Comparés aux novices, les experts dominent et traitent plus de faits et établissent plus d’interconnexions ou de relations entre eux.
Un
novice distingue avec difficulté les éléments pertinents. Même s’il connaît les
procédures à mettre en œuvre, elles restent pour une part importante liées au
contexte de surface (inflexibles). Ses capacités de hiérarchisation et de regroupement sont
limitées, ce qui a pour effet de remplir rapidement sa mémoire à court terme.

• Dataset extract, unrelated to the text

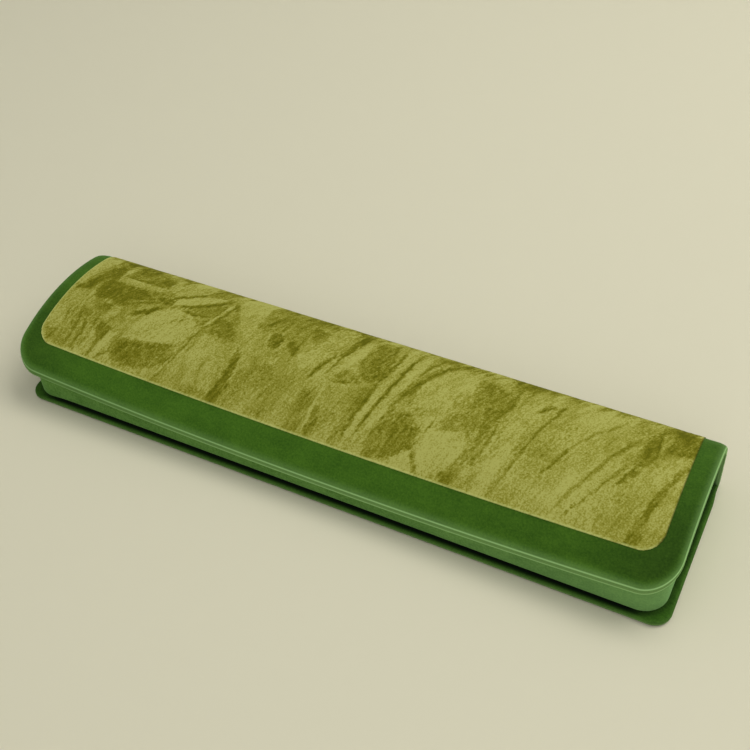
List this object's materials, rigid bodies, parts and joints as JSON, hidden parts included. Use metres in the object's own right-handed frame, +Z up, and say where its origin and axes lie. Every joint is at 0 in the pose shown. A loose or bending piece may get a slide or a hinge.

Les conclusions de la recherche sur les caractéristiques
de la mémoire à court terme chez les experts (dans lesquels se classent les
enseignants eux-mêmes) par rapport à celles des novices (que sont les élèves) sont formelles. L’approche par découverte ne semble pas optimale en ce qui concerne la
mémoire à court terme.
Le développement de l’expertise et des compétences de
haut niveau est directement corrélé au développement d’un large spectre de
connaissances dans un domaine considéré.
Un des enjeux principaux de l’enseignement est un
transfert de connaissances. Celles-ci sont une condition préalable et
nécessaire au développement de capacités de transfert et de l’esprit critique
chez les élèves.
L’enseignement explicite s’emploie à maintenir une
relation harmonieuse avec la mémoire à court terme qui est notre interface avec
le monde. En ce sens, il correspond aux enjeux démocratiques et égalitaires de
l’éducation.
L’approche par découverte, si nous la considérons à travers
le spectre de la mémoire à court terme, ne semble optimale que lorsque les
apprenants disposent déjà de larges connaissances dans le domaine considéré. Ce critère est rarement vérifié dans le cas dans l’enseignement fondamental et secondaire.